**Short problem:** Print all of the data exactly.

╭──

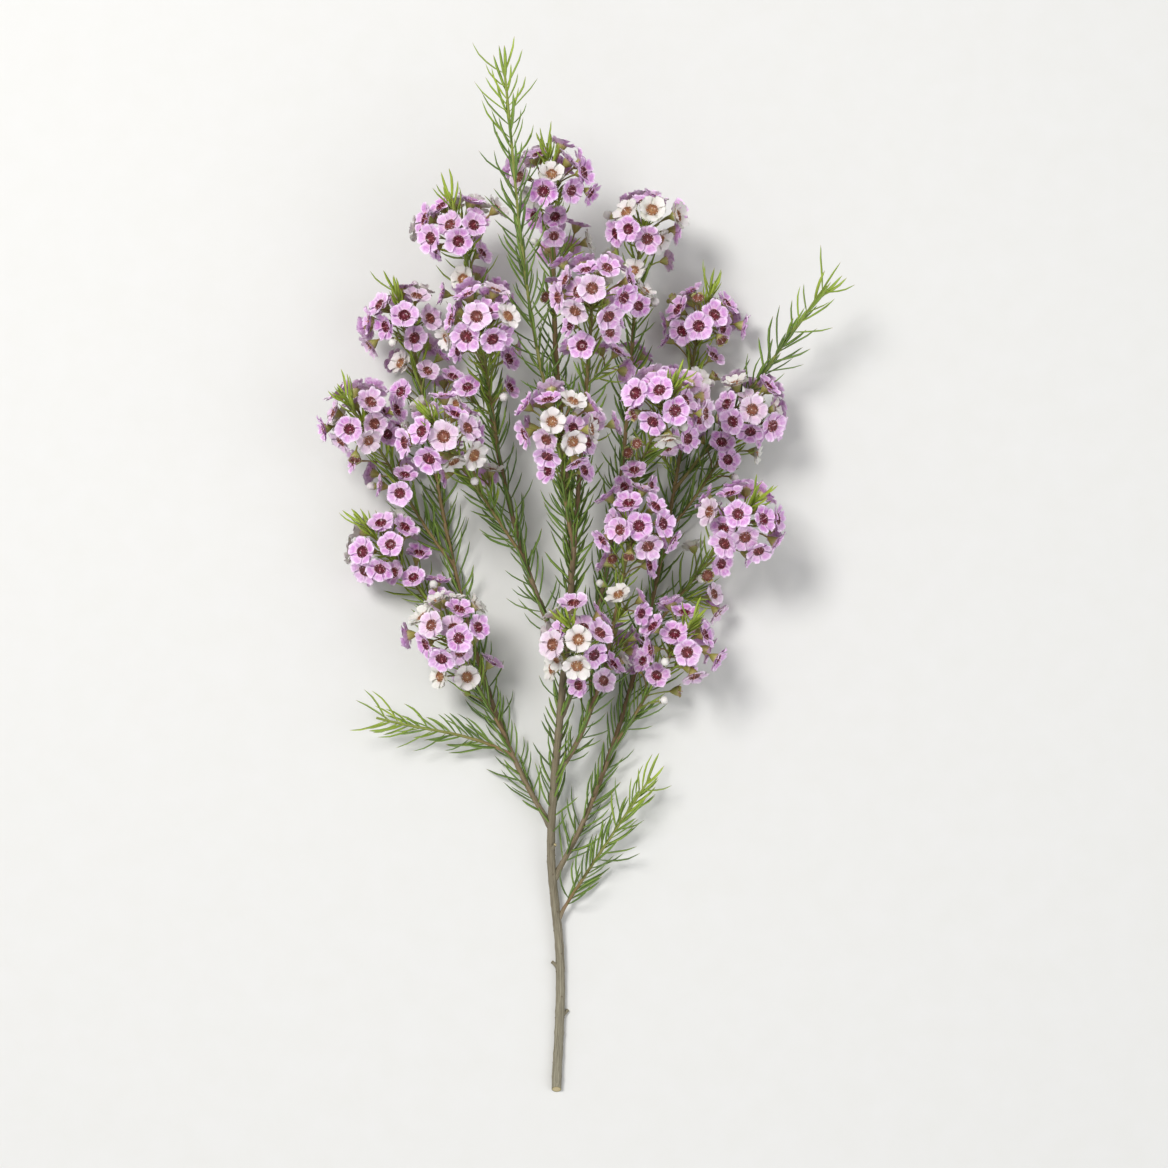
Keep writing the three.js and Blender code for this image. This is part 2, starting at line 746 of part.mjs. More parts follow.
function meshOf(name, { colour, solids, settled }) {
  const whole = wasm.Manifold.union(solids).asOriginal().simplify(SMALLEST_EDGE);
  const solid = settled ? whole.trimByPlane([0, 0, 1], 0) : whole;
  const { vertProperties, triVerts } = solid.getMesh();
  const geometry = new THREE.BufferGeometry();
  geometry.setAttribute('position', new THREE.BufferAttribute(vertProperties, 3));
  geometry.setIndex(new THREE.BufferAttribute(triVerts, 1));
  const material = new THREE.MeshStandardMaterial({ color: colour, roughness: 0.6, metalness: 0 });
  const mesh = new THREE.Mesh(geometry, material);
  mesh.name = name;
  return mesh;
}

const stem = new THREE.Group();
stem.name = 'waxflower_stem';
stem.position.copy(CUT_END);
for (const [name, node] of nodes) {
  stem.add(meshOf(name, node));
}

export default stem;
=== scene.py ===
"""Looks for the waxflower stem: smooth twigs with bark, dense needle leaves, and full flowers.

The growth rule below is the part's own, with the same sizes and the same seeded draws, so every
twig, leaf, flower and bud stands where its solid does. Each dome's flowers are then moved a few
millimetres, and more flowers, buds and leaves are added where they stay clear. Lengths in the rule
are millimetres in the stem's own frame. Meshes are written in metres in the shared frame.
"""

import itertools
import math
from types import SimpleNamespace as Record

import bpy
import numpy as np
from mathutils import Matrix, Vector


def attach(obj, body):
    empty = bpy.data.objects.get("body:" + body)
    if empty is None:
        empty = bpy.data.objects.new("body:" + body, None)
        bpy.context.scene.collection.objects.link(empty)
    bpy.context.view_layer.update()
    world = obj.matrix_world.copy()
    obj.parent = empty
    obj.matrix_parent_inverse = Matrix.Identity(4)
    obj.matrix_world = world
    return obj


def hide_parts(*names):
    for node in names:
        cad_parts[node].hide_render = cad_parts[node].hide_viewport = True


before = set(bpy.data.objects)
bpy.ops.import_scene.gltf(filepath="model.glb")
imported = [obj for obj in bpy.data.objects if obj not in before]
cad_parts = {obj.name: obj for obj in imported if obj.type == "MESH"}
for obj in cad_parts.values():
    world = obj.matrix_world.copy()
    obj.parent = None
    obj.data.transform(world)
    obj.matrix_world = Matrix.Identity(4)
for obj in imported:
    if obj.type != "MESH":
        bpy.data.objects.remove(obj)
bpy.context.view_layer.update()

# ---------- the part's own sizes: millimetres and degrees ----------

CUT_END = np.array([-14.7, -268.4, 0.0])
MAIN_AXIS = [
    [0, 0, 1.8], [2, 65, 2.9], [-3, 130, 9], [2, 200, 21], [8, 270, 33], [5, 330, 42], [0, 386, 50],
]
LAST_STRETCH = 24
WOODY_LENGTH = 216
CUT_SLANT = 35
TWIG_STUBS = [(38, 200), (64, 15), (128, 120)]
TWIG_STUB = Record(length=6, radius=0.9, angle=50)


def spray(middle, rise, flowers, buds, tuft=False, settled=False):
    middle = np.array(middle, float)
    return Record(middle=middle, rise=rise, flowers=flowers, buds=buds, tuft=tuft, settled=settled)


TOP_SPRAY = spray([-4, 486, 80], 46, 9, 1, tuft=True)
BRANCHES = [
    ("right_low", 112, spray([82, 424, 36], 34, 8, 1, tuft=True, settled=True), [
        (0.26, spray([70, 246, 50], 50, 7, 1, tuft=True)),
        (0.46, spray([102, 308, 60], 52, 9, 1, tuft=True)),
        (0.66, spray([110, 368, 44], 44, 8, 0)),
    ]),
    ("left_low", 140, spray([-84, 420, 40], 40, 7, 2, tuft=True), [
        (0.2, spray([-60, 250, 56], 54, 7, 1)),
        (0.38, spray([-100, 298, 32], 32, 7, 1, tuft=True, settled=True)),
        (0.56, spray([-108, 362, 56], 48, 9, 0, tuft=True)),
    ]),
    ("middle", 168, spray([44, 304, 78], 56, 7, 1), [
        (0.4, spray([8, 244, 70], 58, 6, 1, tuft=True)),
    ]),
    ("right_high", 200, spray([48, 468, 60], 42, 7, 1), [
        (0.42, spray([60, 364, 98], 56, 9, 1, tuft=True)),
    ]),
    ("left_high", 232, spray([-54, 464, 60], 42, 7, 0, tuft=True), [
        (0.25, spray([-62, 348, 92], 56, 9, 1, tuft=True)),
        (0.5, spray([-40, 408, 94], 52, 7, 1)),
    ]),
    ("top", 262, spray([20, 422, 108], 54, 8, 1), [
        (0.22, spray([0, 350, 112], 62, 9, 1)),
    ]),
]
SHOOTS = [
    ("low", "main", 90, [50, 166, 18]),
    ("left", "left_low", 0.16, [-96, 198, 20]),
    ("right", "right_low", 0.74, [142, 424, 54]),
    ("top", "main", 346, [-26, 526, 104]),
]
LEAF = Record(length=20, radius=0.58, angle=31)
YOUNG_LEAF = Record(length=15, radius=0.48, angle=21)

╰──

**Reply to the task:**
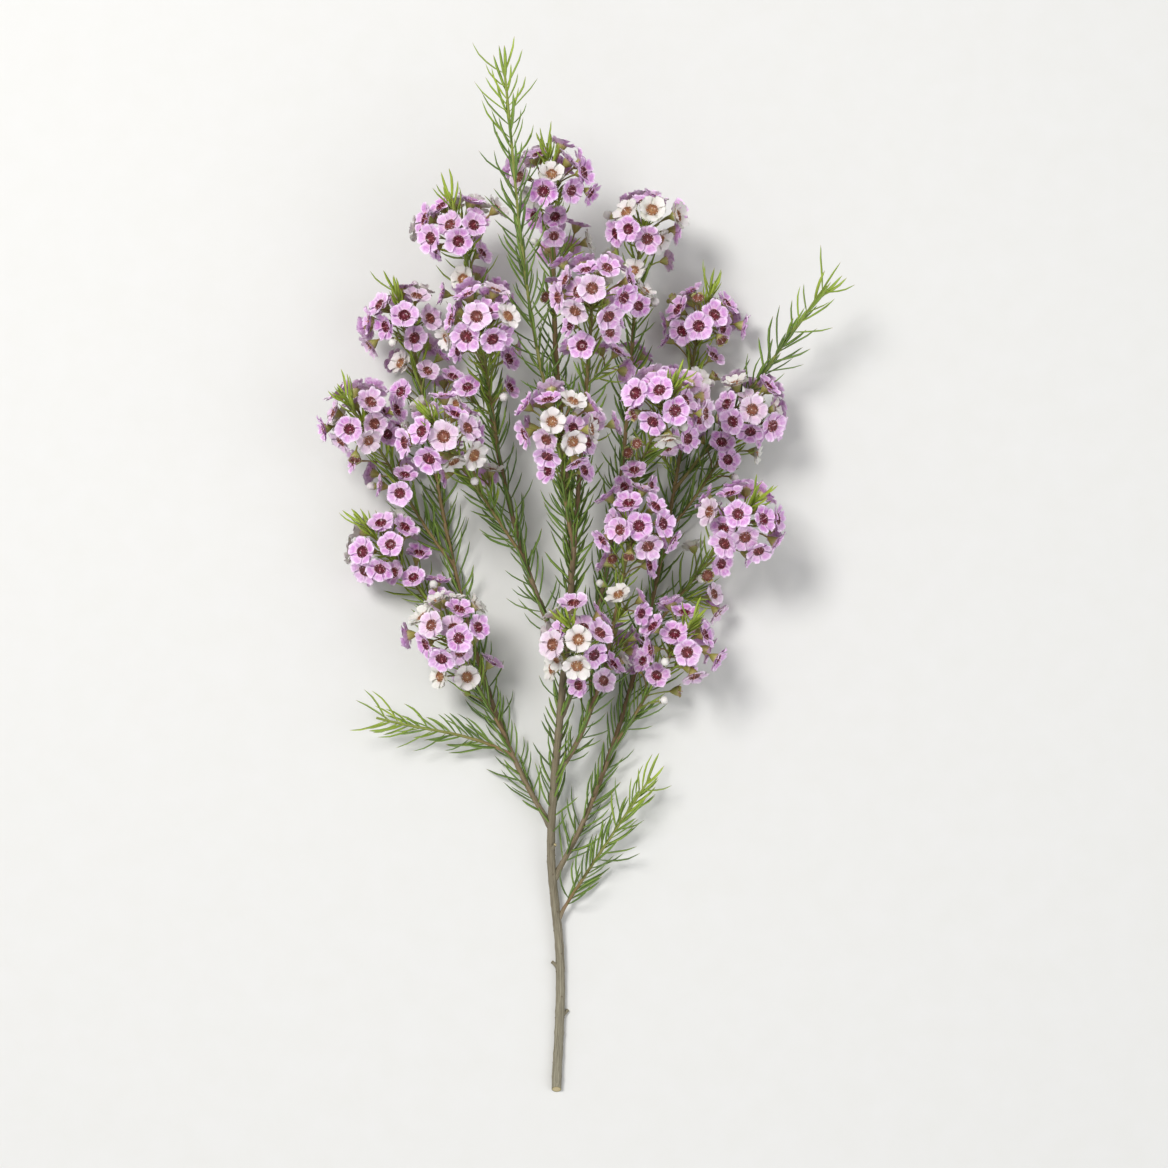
Keep writing the three.js and Blender code for this image. This is part 2, starting at line 746 of part.mjs. More parts follow.
function meshOf(name, { colour, solids, settled }) {
  const whole = wasm.Manifold.union(solids).asOriginal().simplify(SMALLEST_EDGE);
  const solid = settled ? whole.trimByPlane([0, 0, 1], 0) : whole;
  const { vertProperties, triVerts } = solid.getMesh();
  const geometry = new THREE.BufferGeometry();
  geometry.setAttribute('position', new THREE.BufferAttribute(vertProperties, 3));
  geometry.setIndex(new THREE.BufferAttribute(triVerts, 1));
  const material = new THREE.MeshStandardMaterial({ color: colour, roughness: 0.6, metalness: 0 });
  const mesh = new THREE.Mesh(geometry, material);
  mesh.name = name;
  return mesh;
}

const stem = new THREE.Group();
stem.name = 'waxflower_stem';
stem.position.copy(CUT_END);
for (const [name, node] of nodes) {
  stem.add(meshOf(name, node));
}

export default stem;
=== scene.py ===
"""Looks for the waxflower stem: smooth twigs with bark, dense needle leaves, and full flowers.

The growth rule below is the part's own, with the same sizes and the same seeded draws, so every
twig, leaf, flower and bud stands where its solid does. Each dome's flowers are then moved a few
millimetres, and more flowers, buds and leaves are added where they stay clear. Lengths in the rule
are millimetres in the stem's own frame. Meshes are written in metres in the shared frame.
"""

import itertools
import math
from types import SimpleNamespace as Record

import bpy
import numpy as np
from mathutils import Matrix, Vector


def attach(obj, body):
    empty = bpy.data.objects.get("body:" + body)
    if empty is None:
        empty = bpy.data.objects.new("body:" + body, None)
        bpy.context.scene.collection.objects.link(empty)
    bpy.context.view_layer.update()
    world = obj.matrix_world.copy()
    obj.parent = empty
    obj.matrix_parent_inverse = Matrix.Identity(4)
    obj.matrix_world = world
    return obj


def hide_parts(*names):
    for node in names:
        cad_parts[node].hide_render = cad_parts[node].hide_viewport = True


before = set(bpy.data.objects)
bpy.ops.import_scene.gltf(filepath="model.glb")
imported = [obj for obj in bpy.data.objects if obj not in before]
cad_parts = {obj.name: obj for obj in imported if obj.type == "MESH"}
for obj in cad_parts.values():
    world = obj.matrix_world.copy()
    obj.parent = None
    obj.data.transform(world)
    obj.matrix_world = Matrix.Identity(4)
for obj in imported:
    if obj.type != "MESH":
        bpy.data.objects.remove(obj)
bpy.context.view_layer.update()

# ---------- the part's own sizes: millimetres and degrees ----------

CUT_END = np.array([-14.7, -268.4, 0.0])
MAIN_AXIS = [
    [0, 0, 1.8], [2, 65, 2.9], [-3, 130, 9], [2, 200, 21], [8, 270, 33], [5, 330, 42], [0, 386, 50],
]
LAST_STRETCH = 24
WOODY_LENGTH = 216
CUT_SLANT = 35
TWIG_STUBS = [(38, 200), (64, 15), (128, 120)]
TWIG_STUB = Record(length=6, radius=0.9, angle=50)


def spray(middle, rise, flowers, buds, tuft=False, settled=False):
    middle = np.array(middle, float)
    return Record(middle=middle, rise=rise, flowers=flowers, buds=buds, tuft=tuft, settled=settled)


TOP_SPRAY = spray([-4, 486, 80], 46, 9, 1, tuft=True)
BRANCHES = [
    ("right_low", 112, spray([82, 424, 36], 34, 8, 1, tuft=True, settled=True), [
        (0.26, spray([70, 246, 50], 50, 7, 1, tuft=True)),
        (0.46, spray([102, 308, 60], 52, 9, 1, tuft=True)),
        (0.66, spray([110, 368, 44], 44, 8, 0)),
    ]),
    ("left_low", 140, spray([-84, 420, 40], 40, 7, 2, tuft=True), [
        (0.2, spray([-60, 250, 56], 54, 7, 1)),
        (0.38, spray([-100, 298, 32], 32, 7, 1, tuft=True, settled=True)),
        (0.56, spray([-108, 362, 56], 48, 9, 0, tuft=True)),
    ]),
    ("middle", 168, spray([44, 304, 78], 56, 7, 1), [
        (0.4, spray([8, 244, 70], 58, 6, 1, tuft=True)),
    ]),
    ("right_high", 200, spray([48, 468, 60], 42, 7, 1), [
        (0.42, spray([60, 364, 98], 56, 9, 1, tuft=True)),
    ]),
    ("left_high", 232, spray([-54, 464, 60], 42, 7, 0, tuft=True), [
        (0.25, spray([-62, 348, 92], 56, 9, 1, tuft=True)),
        (0.5, spray([-40, 408, 94], 52, 7, 1)),
    ]),
    ("top", 262, spray([20, 422, 108], 54, 8, 1), [
        (0.22, spray([0, 350, 112], 62, 9, 1)),
    ]),
]
SHOOTS = [
    ("low", "main", 90, [50, 166, 18]),
    ("left", "left_low", 0.16, [-96, 198, 20]),
    ("right", "right_low", 0.74, [142, 424, 54]),
    ("top", "main", 346, [-26, 526, 104]),
]
LEAF = Record(length=20, radius=0.58, angle=31)
YOUNG_LEAF = Record(length=15, radius=0.48, angle=21)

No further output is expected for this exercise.